Tuesday, August 18, 2015

Are More Wildfires the "New Normal"?

UPDATE:  Here are the latest cumulative statistics of the number of acres burned over the Northwest by the National Interagency Fire group.   After a low fire season, we are finally at normal...and according to their projections, we should stay that way, helped by incoming cooler weather.



The media has a tendency for pack behavior.   And the current favorite is to suggest that the fires hitting the Northwest is "the new normal."





That we can expect years in our immediate future to be like this year because of anthropogenic global warming.   With all the smoke and fire around eastern Washington and Oregon it sounds compelling, right?

The trouble is that it is clearly not true.

There is no reason to expect that greenhouse gas-caused warming will produce more fires during the next few decades, although the story changes as we get to the end of the century.  Let's look at the situation more carefully.

There are a variety of ways we can show why the "new normal" hypothesis makes no sense.

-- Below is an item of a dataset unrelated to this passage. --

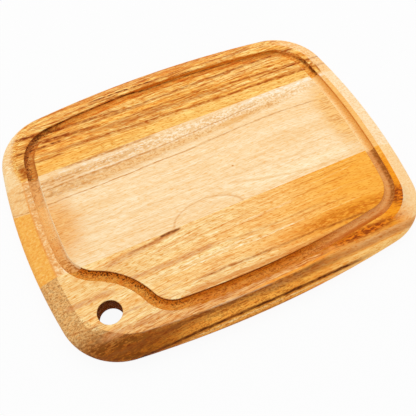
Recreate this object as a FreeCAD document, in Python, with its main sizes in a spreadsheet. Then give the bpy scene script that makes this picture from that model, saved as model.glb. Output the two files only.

As I have discussed in several of my blogs, the last year has been crazy warm, a huge anomaly from normal.  If the area was drying and warming due to the steadily growing greenhouse gas concentration in the atmosphere, one would expect a long-term trend in temperature, dry surface conditions, and snowpack.
But no such trend exists.

Let's start with snow pack, since a lot of the media have been claiming that low snow pack is a major element of this year's fires (something my friends in the wildfire community do not support by the way).  Here is the amount of water in the Northwest snow pack (SWE) for the last 30 years.  The blue lines are the annual value and the red is a smoothed curve of this data.

The snowpack on April 1, 2015 was the lowest on record.  But it is an outlier and there is little apparent downward trend over the past three decades.  This is not the kind of variation you would expect if global warming was the culprit.

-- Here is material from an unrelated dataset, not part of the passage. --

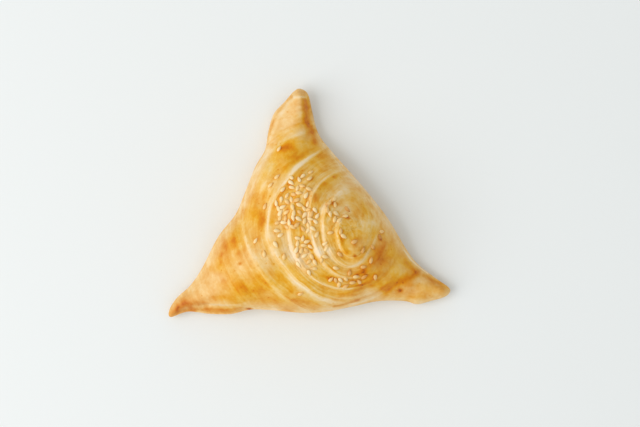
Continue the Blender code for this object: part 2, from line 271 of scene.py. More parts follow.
@dataclass(frozen=True)
class LayerPlace:
    """Where points lie in the rolled layers.

    Attributes:
        layer: How many windings lie inside each point.
        turn: Share of a whole turn, anticlockwise from +X.
        share: Share of the way from the winding inside the point to the one outside it.
        gap: Distance between those two windings, in metres.
    """

    layer: NDArray[np.int64]
    turn: Floats
    share: Floats
    gap: Floats

    @cached_property
    def past_edge(self) -> Floats:
        """Distance outwards from the nearest winding, in metres, and less than 0 inside it."""
        return np.where(self.share < 0.5, self.share, self.share - 1) * self.gap

    @cached_property
    def unrolled(self) -> Floats:
        """Places along and across the layers, laid out flat, in metres."""
        return np.stack([(self.layer + self.turn) * LAID_TURN, self.share * LAID_WIDTH], 1)


@dataclass(frozen=True)
class LayerSpiral:
    """The dough's rolled layers, wound round an eye.

    Turns give the winding's distance from the eye in mm at each eighth of a turn, and paleness says there how
    bare and pale the layer's edge is, from 0 to 1. Each wander is a height and a size, which make it uneven.
    """

    eye: Pair = (18.7, -11.6)
    turns: Rows = (
        (3.5, 4.5, 5.5, 6.0, 6.3, 8.0, 12.5, 10.5),
        (10.0, 13.0, 18.0, 15.0, 12.4, 14.1, 16.9, 12.9),
        (13.5, 19.0, 26.0, 23.7, 18.1, 19.2, 22.6, 20.0),
        (18.0, 23.0, 32.0, 30.0, 28.4, 28.2, 27.6, 25.0),
        (24.0, 29.0, 38.6, 36.9, 38.0, 33.9, 34.4, 31.5),
        (29.5, 36.0, 45.8, 51.0, 49.0, 43.4, 41.6, 39.5),
        (37.5, 45.0, 57.0, 62.5, 61.0, 57.5, 53.5, 50.0),
    )
    paleness: Rows = (
        (0.1, 0.1, 0.1, 0.2, 0.5, 0.8, 0.25, 0.2),
        (0.2, 0.1, 0.2, 0.7, 0.9, 1.0, 0.7, 0.9),
        (0.1, 0.1, 0.2, 0.9, 0.9, 1.0, 0.5, 0.2),
        (0.0, 0.1, 0.2, 0.4, 0.6, 0.9, 0.5, 0.2),
        (0.0, 0.0, 0.5, 1.0, 0.9, 1.0, 0.6, 0.15),
        (0.0, 0.0, 0.3, 0.3, 0.1, 0.1, 0.3, 0.2),
        (0.0, 0.0, 0.1, 0.2, 0.1, 0.1, 0.1, 0.0),
    )
    plainness: float = 0.85
    plain_towards: float = -0.06
    plain_width: float = 0.13
    plain_beyond: float = 16 * MM
    eye_wrinkles: float = 0.3
    eye_reach: float = 20 * MM
    eighths: int = 8
    step: float = 1.7 * MM
    riser: float = 2.4 * MM
    riser_share: float = 0.6
    clear_of_rim: float = 7.0 * MM
    full_gap: float = 8.0 * MM
    wander: tuple[Pair, ...] = ((0.6 * MM, 21 * MM), (0.45 * MM, 8 * MM), (0.2 * MM, 3.2 * MM))
    wander_from: float = 12 * MM
    band_inside: float = 1.6 * MM
    band_crispness: float = 1.2 * MM
    band_outside: float = 0.75 * MM
    band_widths: Pair = (0.7, 1.6)
    narrowest_band: float = 0.35
    lip_place: float = -2.0 * MM
    lip_width: float = 1.0 * MM

    def radius(self, way: Floats) -> Floats:
        """Follow the winding round its eye.

        Args:
            way: How many turns round the eye.

        Returns:
            The winding's distance from the eye, in metres.
        """
        distances = np.ravel(self.turns) * MM
        eighth = np.maximum(way, 0) * self.eighths
        index = eighth.astype(int)
        corners = [np.clip(index + step, 0, len(distances) - 1) for step in (-1, 0, 1, 2)]
        return curve_through(*(distances[corner] for corner in corners), eighth % 1.0)

    def reach(self, points: Floats) -> Floats:
        """Measure how far points lie from the eye, with the wander that makes the windings uneven.

        Args:
            points: Places seen from above.

        Returns:
            The distance of each, in metres.
        """
        distance = distance_to(points, self.eye)
        uneven = sum(high * lumps(points, size, Draw.WINDINGS) for high, size in self.wander)
        return np.maximum(distance + uneven * smooth(distance / self.wander_from), 0)

    def place(self, points: Floats) -> LayerPlace:
        """Find where points lie in the rolled layers.

        Args:
            points: Places seen from above.

        Returns:
            Their places in the layers.
        """
        offset = points - np.array(self.eye) * MM
        distance = self.reach(points)
        turn = (np.arctan2(offset[:, 1], offset[:, 0]) / (2 * math.pi)) % 1.0
        windings = [np.zeros(len(points))]
        windings += [self.radius(number + turn) for number in range(len(self.turns))]
        windings = np.stack(windings, 1)
        layer = np.clip((distance[:, None] >= windings).sum(1) - 1, 0, len(self.turns) - 1)
        rows = np.arange(len(points))
        inner, outer = windings[rows, layer], windings[rows, layer + 1]
        return LayerPlace(layer, turn, (distance - inner) / (outer - inner), outer - inner)

    def steps(self, points: Floats, depth: Floats, strength: Floats) -> Floats:
        """Raise terraces where the layers overlap, each outer edge above the next layer.

        Args:
            points: Places seen from above.
            depth: How deep inside the pastry's edge they lie.
            strength: Share of the full step there.

        Returns:
            The height to add, in metres.
        """
        place = self.place(points)
        share = np.clip(place.share, 0, 1)
        from_edge = np.where(share < 0.5, share, share - 1) * place.gap
        riser = np.minimum(self.riser, self.riser_share * place.gap)
        down_riser = -0.5 * np.sin(math.pi * np.clip(from_edge / riser, -0.5, 0.5)) * (1 - riser / place.gap)
        height = np.where(np.abs(from_edge) < riser / 2, down_riser, share - 0.5)
        full = smooth(depth / self.clear_of_rim) * np.minimum(1, place.gap / self.full_gap)
        return self.step * height * full * strength

    def edge_paleness(self, place: LayerPlace) -> tuple[Floats, Floats]:
        """Say how pale each point is as the bare edge of a layer, and how much it is a browned lip above one.

        Args:
            place: Where the points lie in the layers.

        Returns:
            The paleness and the browned lip, each from 0 to 1.
        """
        bareness = np.ravel(self.paleness)
        last = len(bareness) - 1
        narrow = np.clip(place.gap / self.full_gap, self.narrowest_band, 1.0)
        pale = np.zeros(len(place.share))
        lip = np.zeros(len(place.share))
        for windings_out in (0, 1):
            past = (place.share - windings_out) * place.gap / narrow
            eighth = (place.layer - 1 + windings_out + place.turn) * self.eighths
            bare = np.interp(eighth, np.arange(last + 1), bareness) * (eighth >= 0)
            outside = self.band_outside * blend(*self.band_widths, bare)
            crisp = smooth((past + self.band_inside) / self.band_crispness)
            pale = np.maximum(pale, bare * crisp * bell(np.maximum(past, 0), outside))
            lip = np.maximum(lip, bare * bell(past - self.lip_place, self.lip_width))
        return pale, lip

    def showing(self, points: Floats) -> Floats:
        """Say how plainly the layers show, which they hardly do on the smooth side of the crust.

        Args:
            points: Places seen from above.

        Returns:
            How plainly they show at each point, from 0 to 1.
        """
        offset = points - np.array(self.eye) * MM
        turn = np.arctan2(offset[:, 1], offset[:, 0]) / (2 * math.pi)
        beyond = smooth(distance_to(points, self.eye) / self.plain_beyond)
        return 1 - self.plainness * bell(np.abs(turn - self.plain_towards), self.plain_width) * beyond

    def wrinkled(self, points: Floats) -> Floats:
        """Say how wrinkled the layers are, from a little in their smooth eye to 1 well away from it."""
        return blend(self.eye_wrinkles, 1, smooth(distance_to(points, self.eye) / self.eye_reach))

    def unroll(self, corners: Floats) -> Floats:
        """Lay triangles out flat along the rolled layers, each whole on the layer that its middle is on.

        Args:
            corners: Three places seen from above for each triangle.

        Returns:
            Where each corner lies along the layers and across them, in metres.
        """
        middles = self.place(corners.mean(1))
        offset = corners - np.array(self.eye) * MM
        turn = np.arctan2(offset[..., 1], offset[..., 0]) / (2 * math.pi)
        turn = middles.turn[:, None] + (turn - middles.turn[:, None] + 0.5) % 1.0 - 0.5
        layer = middles.layer[:, None]
        way = layer + turn
        inner = np.where(layer == 0, 0, self.radius(way - 1))
        gap = np.maximum(self.radius(way) - inner, MM)
        share = (self.reach(corners.reshape(-1, 2)).reshape(-1, 3) - inner) / gap
        return np.stack([way * LAID_TURN, share * LAID_WIDTH + layer * LAID_SHIFT], 2)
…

What about temperature?  Here is a plot form the NOAA "Climate at a Glance" website showing May-July temps over Washington State.  2015 is the warmest, although 1958 was close.   But there is really very little upward trend.

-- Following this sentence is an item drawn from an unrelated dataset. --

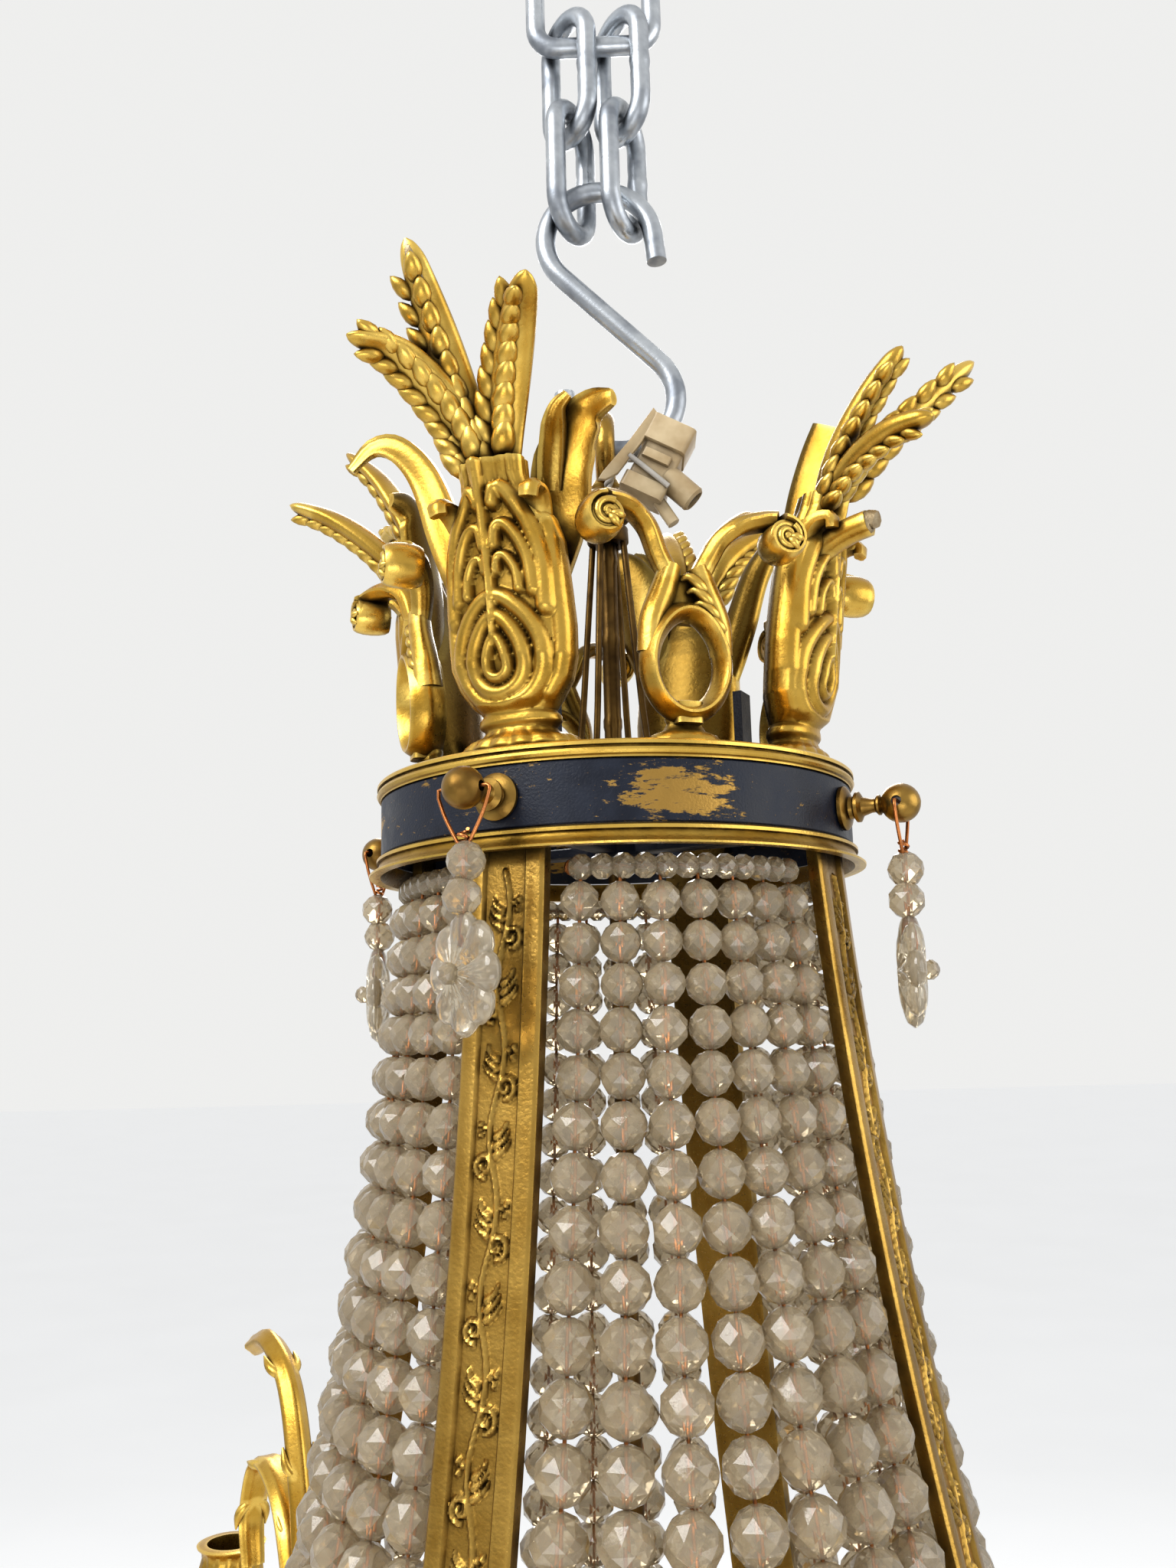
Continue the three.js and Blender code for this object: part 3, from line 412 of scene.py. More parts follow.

 Let me show highlight by getting rid of 2015 and before 1925 when the record was not reliable.  You see much trend?  Not really.

What about the trends of July temperatures over the eastern slopes at the Cascades, say at Ellensburg and Wenatchee from 1925-2014?   Here they are.  VERY small warming trend.




So this year does NOT represent the culmination of a trend toward heat waves and low snowpack, but a huge anomaly, one that is associated with natural variability.  

We can come to the same conclusion from basic physical understanding of the climate system.    Our extreme weather has been associated with a very anomalous configuration of the upper level flow, with a huge, persistent ridge over the West Coast and a trough over the east.  The eastern U.S. has been far COLDER than normal.

As I have discussed in previous blogs, there is no reason to expect such an amplified wave pattern with global warming.   Global climate models forced by increased greenhouse gases don't show this behavior.  Careful studies of changes in the upper flow during the past half century do not show it.  Theoretical work suggests that this hypothesis makes no physical sense.   One or two authors have pushed this idea ("the lazy jet theory") but their work has been thorough disproved in the peer-reviewed literature.

Picture of the Chelan Fire, Courtesy of the Seattle Times

The bottom line is this:  the extreme snowpack and temperature conditions this year was a huge anomaly driven by natural variability.  It is not a "new normal".  Next year, even though it will be an El Nino year will undoubtedly be less extreme.

Global warming WILL be a serious issue for the Northwest, but that is in our future.   This year gives you a taste what the temperatures and snowpack will be like at the end of the century.  The cause will be different, but the end result will be similar.  We must prepare for the conditions of the end of century, but we will have decades to do so.

Is there an upward trend of wildfires in the U.S?  The answer is no.  Here are the latest year to date wildfire numbers for the U.S..   Actually less fires this year, but acres are up...but there is no trend.


A graph from the Seattle Times showed the same thing.  Interestingly, the ST had an updated version in the print version and online...but the online version disappeared.  I won't comment on why they removed it.


Regarding the eastern Washington wildfires, there is another issue.  The eastern slopes of the Cascades have burned for millennia.  Wildfire is a central part of the ecosystem there.   Too many folks have moved into the hills above Chelan, Wenatchee and elsewhere, putting themselves at risk.

For example, go to GoogleMaps and explore around Chelan area with their satellite option.  They are many homes up in to the hills, located where no one should be (see below).   Just as folks should not build homes near frequently flooding rivers, no one should build homes were frequent fires have raged over thousands of years.


Another issue, mentioned by Dave Wilson in the comment section below, is poor timber management practices along the eastern Cascade slopes.  Contemporary eastern slope forests are very different than the originals, which were far less vulnerable to massive crown fires.  And, of course, having large numbers of people throwing cigarette buts and fireworks into a flammable environment is hardly natural.